Data segment –

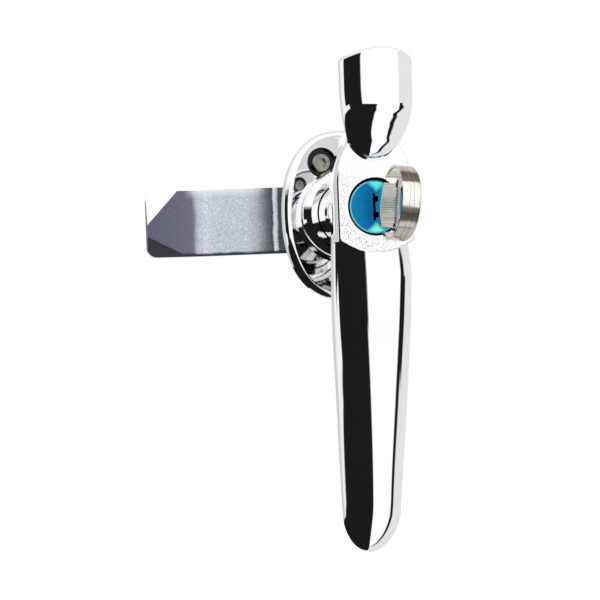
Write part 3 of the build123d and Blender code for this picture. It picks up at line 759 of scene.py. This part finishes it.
def mat_ribs():
    m, nt, b = new_mat("cap_ribs")
    v = coords(nt)
    ph = math.radians(6.0)
    dot = node(nt, "ShaderNodeVectorMath", operation="DOT_PRODUCT")
    nt.links.new(v, dot.inputs[0])
    dot.inputs[1].default_value = (math.sin(ph), 0, math.cos(ph))
    c = math2(nt, "SUBTRACT", dot.outputs["Value"], 0.0004)
    sep = node(nt, "ShaderNodeSeparateXYZ")
    nt.links.new(v, sep.inputs[0])
    hh = math2(nt, "ADD", sep.outputs["Y"], 0.0524)
    r = math2(nt, "SQRT", math2(nt, "ADD", math2(nt, "MULTIPLY", c, c), math2(nt, "MULTIPLY", hh, hh)), 0.0)
    # painted shade: the ribs are light on their crests and dark at their roots against the wall
    col = ramp(nt, rng(nt, r, 0.0, 1.0, 0.01103, 0.01135), [(0.0, srgb(224, 219, 210)), (0.35, srgb(204, 198, 189)), (0.8, srgb(112, 106, 99)), (1.0, srgb(84, 79, 73))])
    nt.links.new(col, b.inputs["Base Color"])
    b.inputs["Metallic"].default_value = 1.0
    nt.links.new(rng(nt, noise(nt, v, 400.0), 0.14, 0.22), b.inputs["Roughness"])
    return m


CAP_IN = mat_ribs()
for piece in (cap_ribs(), cap_ring(), hinge_spring(), NODES["dust_cap"], NODES["cap_hinge_pin"], NODES["cam"]):
    piece.visible_glossy = False


# ------------------------------------------------------------------ world
def make_world():
    w = bpy.data.worlds.new("studio")
    bpy.context.scene.world = w
    w.use_nodes = True
    nt = w.node_tree
    nt.nodes.clear()
    L = nt.links.new
    out = node(nt, "ShaderNodeOutputWorld")
    tc = node(nt, "ShaderNodeTexCoord")
    sep = node(nt, "ShaderNodeSeparateXYZ")
    L(tc.outputs["Generated"], sep.inputs[0])
    neg = node(nt, "ShaderNodeMath", operation="MULTIPLY")
    neg.inputs[1].default_value = -1.0
    L(sep.outputs["Y"], neg.inputs[0])
    az = node(nt, "ShaderNodeMath", operation="ARCTAN2")      # 0 straight out of the door, + towards the right
    L(sep.outputs["X"], az.inputs[0])
    L(neg.outputs[0], az.inputs[1])
    f = rng(nt, az.outputs[0], 0.0, 1.0, -math.pi, math.pi)

    def p(deg):
        return (deg + 180.0) / 360.0
    W, K = g(1.0), g(0.011)
    R = g(0.76)
    side = [(0.0, g(0.60)), (p(-148), g(0.60)), (p(-140), g(0.86))]
    deep = ramp(nt, f, [(0.0, K), (p(-5.5), K), (p(-3.5), W), (p(61), W), (p(63), K), (p(73), K), (p(75), R), (1.0, R)])
    low = ramp(nt, f, side + [(p(-94), g(0.92)), (p(-92), K), (p(-3.5), K), (p(-1.5), W), (p(61), W), (p(63), K), (p(79), K),
                              (p(81), R), (1.0, R)])
    mid = ramp(nt, f, side + [(p(-116), g(0.92)), (p(-114), K), (p(-44), K), (p(-42), W), (p(61), W), (p(63), K), (p(73), K),
                              (p(75), R), (1.0, R)])
    high = ramp(nt, f, side + [(p(-116), g(0.92)), (p(-114), K), (p(-44), K), (p(-42), W), (p(58), W), (p(60), R), (1.0, R)])
    top = ramp(nt, f, [(0.0, g(0.66)), (p(-120), g(0.9)), (p(-60), W), (p(70), W), (p(90), g(0.8)), (1.0, g(0.7))])
    col = deep
    for nxt, lo, hi in ((low, -0.18, -0.165), (mid, -0.072, -0.060), (high, 0.008, 0.018), (top, 0.22, 0.34)):
        mix = node(nt, "ShaderNodeMix", data_type="RGBA")
        L(rng(nt, sep.outputs["Z"], 0.0, 1.0, lo, hi), mix.inputs["Factor"])
        L(col, mix.inputs["A"])
        L(nxt, mix.inputs["B"])
        col = mix.outputs["Result"]
    bg = node(nt, "ShaderNodeBackground")
    L(col, bg.inputs["Color"])
    bg.inputs["Strength"].default_value = 1.08
    plain = node(nt, "ShaderNodeBackground")
    plain.inputs["Color"].default_value = (1, 1, 1, 1)
    plain.inputs["Strength"].default_value = 1.0
    lp = node(nt, "ShaderNodeLightPath")
    ms = node(nt, "ShaderNodeMixShader")
    L(lp.outputs["Is Camera Ray"], ms.inputs["Fac"])
    L(bg.outputs[0], ms.inputs[1])
    L(plain.outputs[0], ms.inputs[2])
    L(ms.outputs[0], out.inputs[0])


make_world()


# ------------------------------------------------------------------ camera
def make_camera():
    yaw, pitch, roll = (math.radians(a) for a in (15.59876, 1.58639, 2.2))
    o = Vector((math.sin(yaw) * math.cos(pitch), math.cos(yaw) * math.cos(pitch), math.sin(pitch)))
    r = Vector((math.cos(yaw), -math.sin(yaw), 0))
    u = r.cross(o)
    r2 = math.cos(roll) * r - math.sin(roll) * u
    u2 = math.sin(roll) * r + math.cos(roll) * u
    cam = bpy.data.cameras.new("camera")
    ob = bpy.data.objects.new("camera", cam)
    bpy.context.scene.collection.objects.link(ob)
    M = Matrix((r2, u2, -o)).transposed().to_4x4()
    M.translation = Vector((-0.199245, -0.656875, -0.047605))
    ob.matrix_world = M
    cam.sensor_width = 36.0
    cam.sensor_fit = "HORIZONTAL"
    cam.lens = 1982.5 * 36.0 / 600.0
    cam.clip_start = 0.01
    cam.clip_end = 50.0
    bpy.context.scene.camera = ob


make_camera()

# ------------------------------------------------------------------ floor
me = bpy.data.meshes.new("floor")
s = 3.0
me.from_pydata([(-s, -s, -0.26), (s, -s, -0.26), (s, s, -0.26), (-s, s, -0.26)], [], [(0, 1, 2, 3)])
floor = bpy.data.objects.new("floor", me)
bpy.context.scene.collection.objects.link(floor)
fm, fnt, fb = new_mat("floor_white")
fv = coords(fnt)
fnt.links.new(ramp(fnt, noise(fnt, fv, 3.0), [(0.3, g(0.93)), (0.7, g(0.95))]), fb.inputs["Base Color"])
fb.inputs["Roughness"].default_value = 0.9
fb.inputs["Emission Color"].default_value = (1, 1, 1, 1)
fb.inputs["Emission Strength"].default_value = 0.5
me.materials.append(fm)
floor.visible_glossy = False

bpy.context.scene.view_settings.view_transform = "Standard"
bpy.context.scene.view_settings.look = "None"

The request –
Copy every line of the material, please, keeping it exactly the same.

Result of this task –
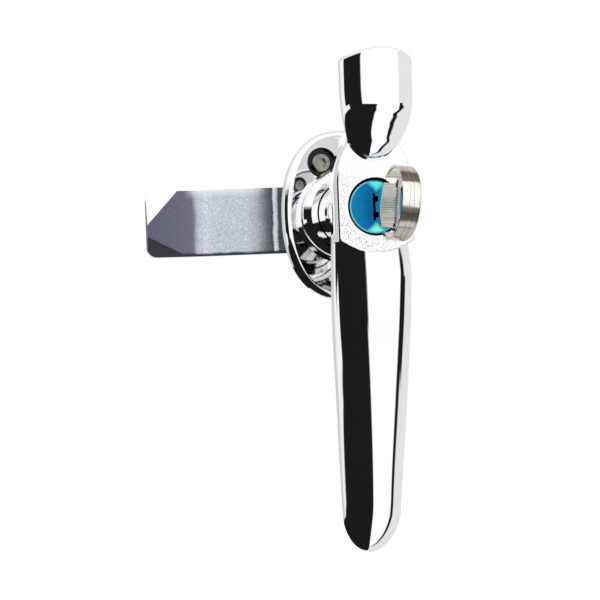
Write part 3 of the build123d and Blender code for this picture. It picks up at line 759 of scene.py. This part finishes it.
def mat_ribs():
    m, nt, b = new_mat("cap_ribs")
    v = coords(nt)
    ph = math.radians(6.0)
    dot = node(nt, "ShaderNodeVectorMath", operation="DOT_PRODUCT")
    nt.links.new(v, dot.inputs[0])
    dot.inputs[1].default_value = (math.sin(ph), 0, math.cos(ph))
    c = math2(nt, "SUBTRACT", dot.outputs["Value"], 0.0004)
    sep = node(nt, "ShaderNodeSeparateXYZ")
    nt.links.new(v, sep.inputs[0])
    hh = math2(nt, "ADD", sep.outputs["Y"], 0.0524)
    r = math2(nt, "SQRT", math2(nt, "ADD", math2(nt, "MULTIPLY", c, c), math2(nt, "MULTIPLY", hh, hh)), 0.0)
    # painted shade: the ribs are light on their crests and dark at their roots against the wall
    col = ramp(nt, rng(nt, r, 0.0, 1.0, 0.01103, 0.01135), [(0.0, srgb(224, 219, 210)), (0.35, srgb(204, 198, 189)), (0.8, srgb(112, 106, 99)), (1.0, srgb(84, 79, 73))])
    nt.links.new(col, b.inputs["Base Color"])
    b.inputs["Metallic"].default_value = 1.0
    nt.links.new(rng(nt, noise(nt, v, 400.0), 0.14, 0.22), b.inputs["Roughness"])
    return m


CAP_IN = mat_ribs()
for piece in (cap_ribs(), cap_ring(), hinge_spring(), NODES["dust_cap"], NODES["cap_hinge_pin"], NODES["cam"]):
    piece.visible_glossy = False


# ------------------------------------------------------------------ world
def make_world():
    w = bpy.data.worlds.new("studio")
    bpy.context.scene.world = w
    w.use_nodes = True
    nt = w.node_tree
    nt.nodes.clear()
    L = nt.links.new
    out = node(nt, "ShaderNodeOutputWorld")
    tc = node(nt, "ShaderNodeTexCoord")
    sep = node(nt, "ShaderNodeSeparateXYZ")
    L(tc.outputs["Generated"], sep.inputs[0])
    neg = node(nt, "ShaderNodeMath", operation="MULTIPLY")
    neg.inputs[1].default_value = -1.0
    L(sep.outputs["Y"], neg.inputs[0])
    az = node(nt, "ShaderNodeMath", operation="ARCTAN2")      # 0 straight out of the door, + towards the right
    L(sep.outputs["X"], az.inputs[0])
    L(neg.outputs[0], az.inputs[1])
    f = rng(nt, az.outputs[0], 0.0, 1.0, -math.pi, math.pi)

    def p(deg):
        return (deg + 180.0) / 360.0
    W, K = g(1.0), g(0.011)
    R = g(0.76)
    side = [(0.0, g(0.60)), (p(-148), g(0.60)), (p(-140), g(0.86))]
    deep = ramp(nt, f, [(0.0, K), (p(-5.5), K), (p(-3.5), W), (p(61), W), (p(63), K), (p(73), K), (p(75), R), (1.0, R)])
    low = ramp(nt, f, side + [(p(-94), g(0.92)), (p(-92), K), (p(-3.5), K), (p(-1.5), W), (p(61), W), (p(63), K), (p(79), K),
                              (p(81), R), (1.0, R)])
    mid = ramp(nt, f, side + [(p(-116), g(0.92)), (p(-114), K), (p(-44), K), (p(-42), W), (p(61), W), (p(63), K), (p(73), K),
                              (p(75), R), (1.0, R)])
    high = ramp(nt, f, side + [(p(-116), g(0.92)), (p(-114), K), (p(-44), K), (p(-42), W), (p(58), W), (p(60), R), (1.0, R)])
    top = ramp(nt, f, [(0.0, g(0.66)), (p(-120), g(0.9)), (p(-60), W), (p(70), W), (p(90), g(0.8)), (1.0, g(0.7))])
    col = deep
    for nxt, lo, hi in ((low, -0.18, -0.165), (mid, -0.072, -0.060), (high, 0.008, 0.018), (top, 0.22, 0.34)):
        mix = node(nt, "ShaderNodeMix", data_type="RGBA")
        L(rng(nt, sep.outputs["Z"], 0.0, 1.0, lo, hi), mix.inputs["Factor"])
        L(col, mix.inputs["A"])
        L(nxt, mix.inputs["B"])
        col = mix.outputs["Result"]
    bg = node(nt, "ShaderNodeBackground")
    L(col, bg.inputs["Color"])
    bg.inputs["Strength"].default_value = 1.08
    plain = node(nt, "ShaderNodeBackground")
    plain.inputs["Color"].default_value = (1, 1, 1, 1)
    plain.inputs["Strength"].default_value = 1.0
    lp = node(nt, "ShaderNodeLightPath")
    ms = node(nt, "ShaderNodeMixShader")
    L(lp.outputs["Is Camera Ray"], ms.inputs["Fac"])
    L(bg.outputs[0], ms.inputs[1])
    L(plain.outputs[0], ms.inputs[2])
    L(ms.outputs[0], out.inputs[0])


make_world()


# ------------------------------------------------------------------ camera
def make_camera():
    yaw, pitch, roll = (math.radians(a) for a in (15.59876, 1.58639, 2.2))
    o = Vector((math.sin(yaw) * math.cos(pitch), math.cos(yaw) * math.cos(pitch), math.sin(pitch)))
    r = Vector((math.cos(yaw), -math.sin(yaw), 0))
    u = r.cross(o)
    r2 = math.cos(roll) * r - math.sin(roll) * u
    u2 = math.sin(roll) * r + math.cos(roll) * u
    cam = bpy.data.cameras.new("camera")
    ob = bpy.data.objects.new("camera", cam)
    bpy.context.scene.collection.objects.link(ob)
    M = Matrix((r2, u2, -o)).transposed().to_4x4()
    M.translation = Vector((-0.199245, -0.656875, -0.047605))
    ob.matrix_world = M
    cam.sensor_width = 36.0
    cam.sensor_fit = "HORIZONTAL"
    cam.lens = 1982.5 * 36.0 / 600.0
    cam.clip_start = 0.01
    cam.clip_end = 50.0
    bpy.context.scene.camera = ob


make_camera()

# ------------------------------------------------------------------ floor
me = bpy.data.meshes.new("floor")
s = 3.0
me.from_pydata([(-s, -s, -0.26), (s, -s, -0.26), (s, s, -0.26), (-s, s, -0.26)], [], [(0, 1, 2, 3)])
floor = bpy.data.objects.new("floor", me)
bpy.context.scene.collection.objects.link(floor)
fm, fnt, fb = new_mat("floor_white")
fv = coords(fnt)
fnt.links.new(ramp(fnt, noise(fnt, fv, 3.0), [(0.3, g(0.93)), (0.7, g(0.95))]), fb.inputs["Base Color"])
fb.inputs["Roughness"].default_value = 0.9
fb.inputs["Emission Color"].default_value = (1, 1, 1, 1)
fb.inputs["Emission Strength"].default_value = 0.5
me.materials.append(fm)
floor.visible_glossy = False

bpy.context.scene.view_settings.view_transform = "Standard"
bpy.context.scene.view_settings.look = "None"